**Material:**

** START **

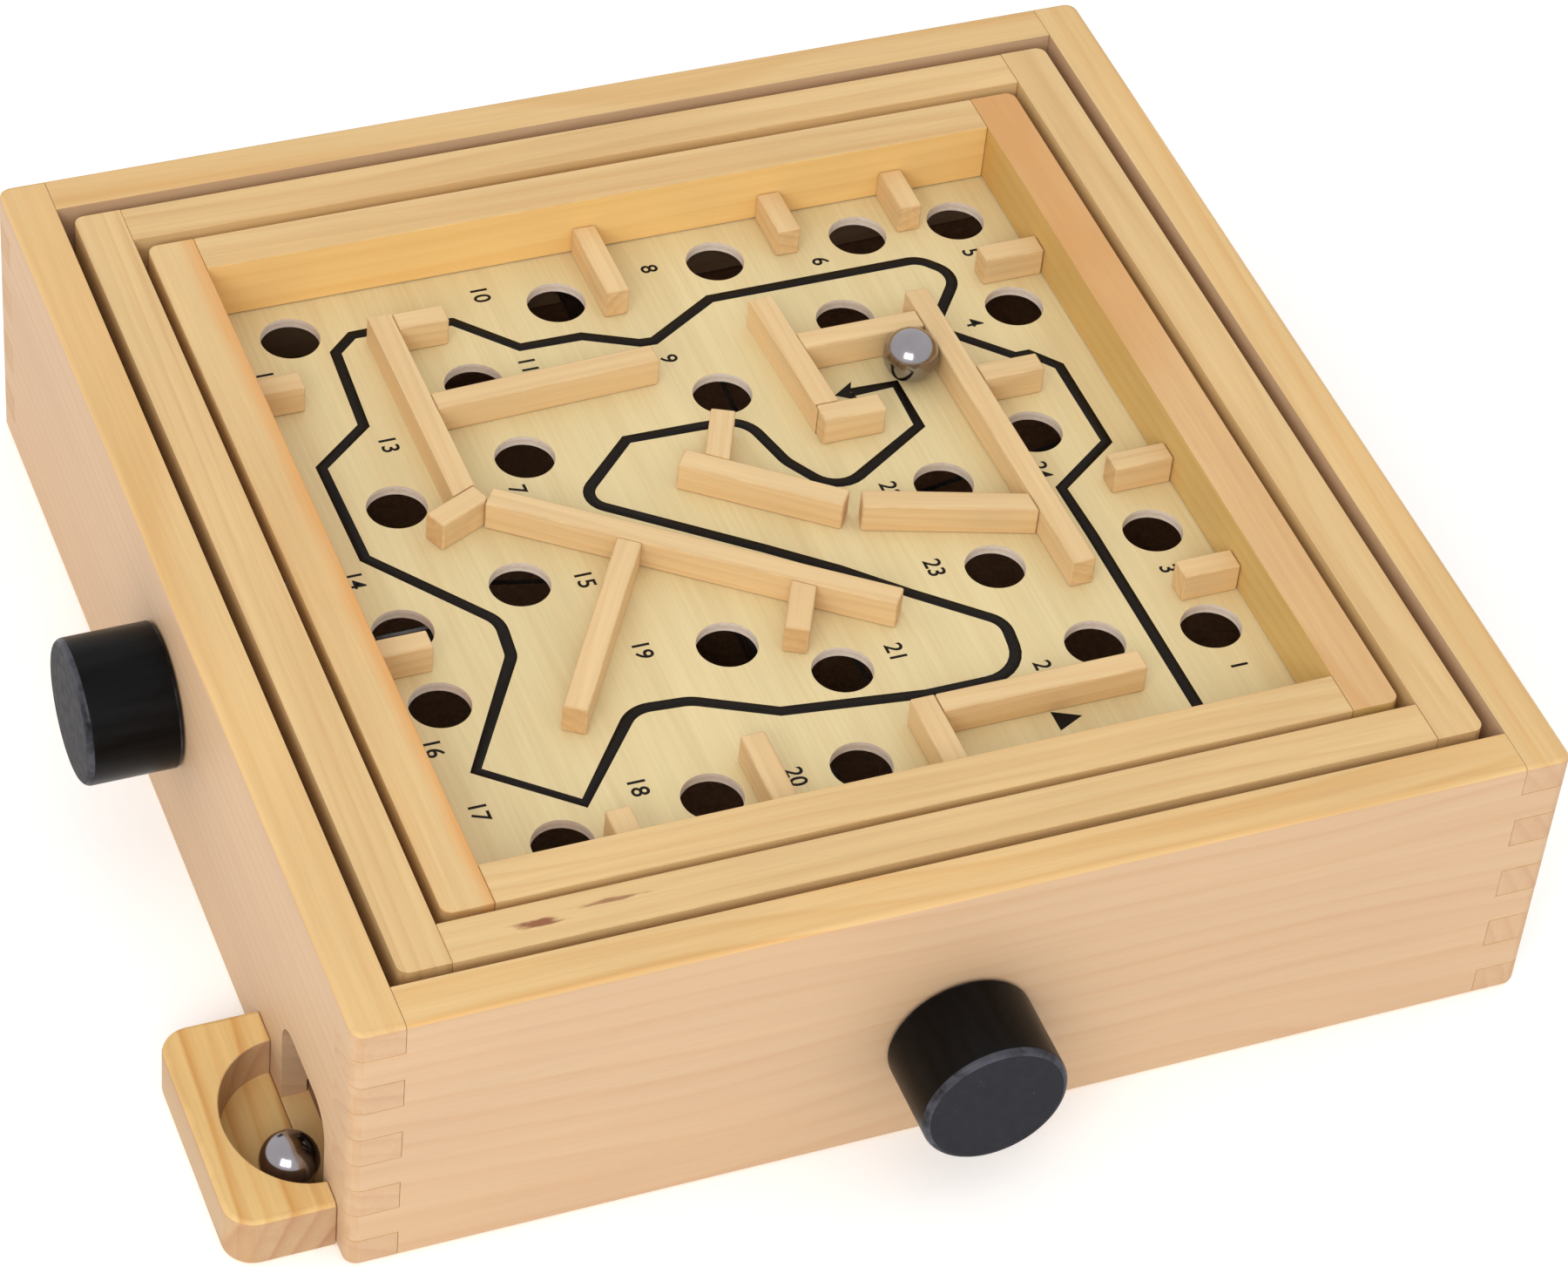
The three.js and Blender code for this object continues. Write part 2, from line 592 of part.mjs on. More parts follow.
function knob() {
  const radius = KNOB_DIAMETER / 2;
  const bore = shaftRadius + KNOB_FIT;
  const profile = [[0, KNOB_BORE_DEPTH], [bore, KNOB_BORE_DEPTH], [bore, 0], [radius - 0.5, 0],
    [radius, 0.5]];
  const arcSteps = 4;
  for (let k = 0; k <= arcSteps; k += 1) {
    const angle = k / arcSteps * Math.PI / 2;
    profile.push([radius - KNOB_EDGE * (1 - Math.cos(angle)),
      KNOB_LENGTH - KNOB_EDGE * (1 - Math.sin(angle))]);
  }
  profile.push([0, KNOB_LENGTH]);
  return lathe(profile, 40);
}

const collarStart = -inside + COLLAR_GAP;

// Drawn along +Y from the knob end to the far end, with its collar just inside the near wall.
function shaft() {
  const [from, to] = [-half - KNOB_GAP - KNOB_BORE_DEPTH + KNOB_END_GAP, inside + SHAFT_BITE];
  const wide = COLLAR_DIAMETER / 2;
  return lathe([
    [0, from], [shaftRadius, from],
    [shaftRadius, collarStart], [wide, collarStart],
    [wide, collarStart + COLLAR_WIDTH], [shaftRadius, collarStart + COLLAR_WIDTH],
    [shaftRadius, to], [0, to],
  ], 16);
}

// The front shaft lies along Y. A quarter turn lays the same pieces along X for the side shaft.
const shafts = [
  ['front', 0, FRONT_SHAFT_X, 0, frontShaftZ],
  ['side', -Math.PI / 2, 0, SIDE_SHAFT_Y, sideShaftZ],
];
for (const [name, turn, x, y, z] of shafts) {
  const knobPiece = knob();
  knobPiece.rotateX(Math.PI);
  knobPiece.translate(0, -half - KNOB_GAP, 0);
  for (const [part, geometry, material] of [['shaft', shaft(), STEEL], ['knob', knobPiece, BLACK_PAINT]]) {
    geometry.rotateZ(turn);
    geometry.translate(x, y, z);
    add(`${name}_${part}`, geometry, material);
  }
}

// ---- Cords, springs and hooks -----------------------------------------------------------------

// Everything here is drawn from the shaft's axis: u runs across it, w is up, and s runs along it.
function cordSet(name, anchor, shaftU, railBottom, shaftZ, toWorld) {
  const cordRadius = CORD_DIAMETER / 2;
  const windRadius = shaftRadius + CORD_LIFT + cordRadius;
  const start = { u: -anchor - shaftU, w: railBottom - CORD_DIAMETER };
  const eye = { u: anchor - shaftU, w: railBottom - HOOK_DROP };

  // Slope of the line from a point at the right of the shaft to the underside of the winding.
  const slopeTo = (u, w) => {
    const distance = Math.hypot(u, w - shaftZ);
    return Math.atan2(w - shaftZ, u) + Math.asin(windRadius / distance);
  };
  const slopeIn = slopeTo(-start.u, start.w);
  const slopeOut = slopeTo(eye.u, eye.w);
  const ride = (angle) => ({ u: windRadius * Math.cos(angle), w: shaftZ + windRadius * Math.sin(angle) });

  const route = [];
  const push = (u, w, s) => route.push(toWorld(u, w, s));
  push(start.u, railBottom + CORD_HOLE_DEPTH, plainEnd);
  push(start.u, railBottom + CORD_HOLE_DEPTH / 2, plainEnd);
  push(start.u, railBottom, plainEnd);
  push(start.u, railBottom - CORD_DIAMETER / 2, plainEnd);

  const first = -Math.PI / 2 - slopeIn;
  const last = -Math.PI / 2 + slopeOut + 2 * Math.PI * CORD_TURNS;
  const touchIn = ride(first);
  const runSteps = 7;
  for (let k = 0; k < runSteps; k += 1) {
    const t = (k + 0.35) / (runSteps + 0.35);
    push(start.u + t * (touchIn.u - start.u), start.w + t * (touchIn.w - start.w), plainEnd);
  }
  const windSteps = CORD_TURNS * 12;
  for (let k = 0; k <= windSteps; k += 1) {
    const point = ride(first + k / windSteps * (last - first));
    push(point.u, point.w, plainEnd + k / windSteps * windingSpan);
  }
  const touchOut = ride(last);
  const full = Math.hypot(eye.u - touchOut.u, eye.w - touchOut.w);
  const springFar = full - HOOK_EYE_RADIUS - HOOK_WIRE;
  const springNear = springFar - SPRING_LENGTH;
  const along = (d) => [touchOut.u + d / full * (eye.u - touchOut.u),
    touchOut.w + d / full * (eye.w - touchOut.w)];
  for (let k = 1; k <= runSteps; k += 1) push(...along(k / runSteps * (springNear - 0.5)), sprungEnd);
  add(`${name}_cord`, tube(route, cordRadius, 8), CORD_NYLON);

  // The spring lies on the cord's line, with a short straight tail at each end.
  const coil = [];
  const tail = 1.5;
  const up = new THREE.Vector2(-Math.sin(slopeOut), Math.cos(slopeOut));
  const coilPoint = (d, radius, angle) => {
    const [u, w] = along(d);
    const lift = radius * Math.cos(angle);
    coil.push(toWorld(u + lift * up.x, w + lift * up.y, sprungEnd + radius * Math.sin(angle)));
  };
  coilPoint(springNear, 0, 0);
  coilPoint(springNear + tail / 2, 0, 0);
  const coilSteps = SPRING_TURNS * 8;
  for (let k = 0; k <= coilSteps; k += 1) {
    const d = springNear + tail + k / coilSteps * (SPRING_LENGTH - 2 * tail);
    coilPoint(d, SPRING_RADIUS, k / 8 * 2 * Math.PI);
  }
  coilPoint(springFar - tail / 2, 0, 0);
  coilPoint(springFar, 0, 0);
  add(`${name}_spring`, tube(coil, SPRING_WIRE / 2, 6), STEEL);

  // A screw hook: its shank goes up into the rail and its eye hangs below.
  const hook = [];
  hook.push(toWorld(eye.u, railBottom + HOOK_BITE, sprungEnd));
  hook.push(toWorld(eye.u, railBottom + HOOK_BITE / 2, sprungEnd));
  hook.push(toWorld(eye.u, railBottom, sprungEnd));
  const eyeSteps = 14;
  const opening = 0.35;
  for (let k = 0; k <= eyeSteps; k += 1) {
    const angle = Math.PI / 2 + k / eyeSteps * (2 * Math.PI - opening - HOOK_WIRE / HOOK_EYE_RADIUS);
    hook.push(toWorld(eye.u + HOOK_EYE_RADIUS * Math.cos(angle),
      eye.w + HOOK_EYE_RADIUS * Math.sin(angle), sprungEnd));
  }
  add(`${name}_hook`, tube(hook, HOOK_WIRE / 2, 8), STEEL);
}

cordSet('inner', innerAnchor, SIDE_SHAFT_Y, innerBottom, sideShaftZ,
  (u, w, s) => new THREE.Vector3(s, u + SIDE_SHAFT_Y, w));
cordSet('outer', outerAnchor, FRONT_SHAFT_X, outerBottom, frontShaftZ,
  (u, w, s) => new THREE.Vector3(u + FRONT_SHAFT_X, s, w));

export default model;
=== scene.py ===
"""A wooden tilt maze: oiled pine box and gimbal frames, a printed board with bars, polished balls."""

import json
import math
import zlib

import bmesh
import bpy
import numpy as np
from mathutils import Matrix, Vector

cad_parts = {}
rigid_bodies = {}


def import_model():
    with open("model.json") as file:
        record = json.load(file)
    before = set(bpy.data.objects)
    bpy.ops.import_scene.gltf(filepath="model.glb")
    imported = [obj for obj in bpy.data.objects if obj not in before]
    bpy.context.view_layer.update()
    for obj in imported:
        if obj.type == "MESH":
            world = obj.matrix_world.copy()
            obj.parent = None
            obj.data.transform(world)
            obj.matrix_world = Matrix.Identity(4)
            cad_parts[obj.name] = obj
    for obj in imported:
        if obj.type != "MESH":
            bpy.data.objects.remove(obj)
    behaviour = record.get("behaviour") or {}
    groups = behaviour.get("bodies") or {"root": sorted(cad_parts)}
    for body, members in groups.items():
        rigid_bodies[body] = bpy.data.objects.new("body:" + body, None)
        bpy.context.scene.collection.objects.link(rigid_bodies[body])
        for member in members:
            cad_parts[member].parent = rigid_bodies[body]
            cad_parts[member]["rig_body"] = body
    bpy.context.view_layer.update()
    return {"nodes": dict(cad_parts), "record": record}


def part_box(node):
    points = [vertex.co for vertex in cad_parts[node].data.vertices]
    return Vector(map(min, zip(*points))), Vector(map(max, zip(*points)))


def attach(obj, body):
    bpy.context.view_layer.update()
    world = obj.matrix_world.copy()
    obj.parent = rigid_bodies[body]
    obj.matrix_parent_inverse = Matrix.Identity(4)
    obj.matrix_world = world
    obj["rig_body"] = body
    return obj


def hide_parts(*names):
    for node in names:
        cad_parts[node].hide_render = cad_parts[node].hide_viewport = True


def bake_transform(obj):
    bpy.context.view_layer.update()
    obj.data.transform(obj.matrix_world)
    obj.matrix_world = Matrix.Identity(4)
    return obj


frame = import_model()
nodes = frame["nodes"]
body_of_node = {n: o["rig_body"] for n, o in nodes.items()}
slot_of_node = {s["node"]: s["material_slot"] for s in frame["record"]["subparts"]}

MM = 0.001

# ---- Shader building --------------------------------------------------------------------------


def put(tree, kind, inputs=None, **settings):
    """Adds a node, applies its settings, and fills its inputs with values or links."""
    made = tree.nodes.new(kind)
    for name, value in settings.items():
        setattr(made, name, value)
    for name, value in (inputs or {}).items():
        socket = made.inputs[name]
        if isinstance(value, bpy.types.NodeSocket):
            tree.links.new(value, socket)
        else:
            socket.default_value = value
    return made


def maths(tree, operation, *values, clamp=False):
    """A math node's result."""
    return put(tree, "ShaderNodeMath", dict(enumerate(values)), operation=operation,
               use_clamp=clamp).outputs[0]


# The mix node has a set of sockets for each kind of value. These are the colour ones.
COLOR_FACTOR, COLOR_A, COLOR_B = 0, 6, 7
COLOR_RESULT = 2


def blend_colors(tree, factor, first, second, mode="MIX"):
    """A colour mix of two colours or links."""
    inputs = {COLOR_FACTOR: factor, COLOR_A: first, COLOR_B: second}
    return put(tree, "ShaderNodeMix", inputs, data_type="RGBA", blend_type=mode).outputs[COLOR_RESULT]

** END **

**Problem description:** Exactly those lines that run from the line with "obj.data.transform(world)" through the line with "cad_parts[node].hide_render = cad_parts[node].hide_viewport" are to be reproduced; both end lines belong to the range.

**Output:**
            obj.data.transform(world)
            obj.matrix_world = Matrix.Identity(4)
            cad_parts[obj.name] = obj
    for obj in imported:
        if obj.type != "MESH":
            bpy.data.objects.remove(obj)
    behaviour = record.get("behaviour") or {}
    groups = behaviour.get("bodies") or {"root": sorted(cad_parts)}
    for body, members in groups.items():
        rigid_bodies[body] = bpy.data.objects.new("body:" + body, None)
        bpy.context.scene.collection.objects.link(rigid_bodies[body])
        for member in members:
            cad_parts[member].parent = rigid_bodies[body]
            cad_parts[member]["rig_body"] = body
    bpy.context.view_layer.update()
    return {"nodes": dict(cad_parts), "record": record}


def part_box(node):
    points = [vertex.co for vertex in cad_parts[node].data.vertices]
    return Vector(map(min, zip(*points))), Vector(map(max, zip(*points)))


def attach(obj, body):
    bpy.context.view_layer.update()
    world = obj.matrix_world.copy()
    obj.parent = rigid_bodies[body]
    obj.matrix_parent_inverse = Matrix.Identity(4)
    obj.matrix_world = world
    obj["rig_body"] = body
    return obj


def hide_parts(*names):
    for node in names:
        cad_parts[node].hide_render = cad_parts[node].hide_viewport = True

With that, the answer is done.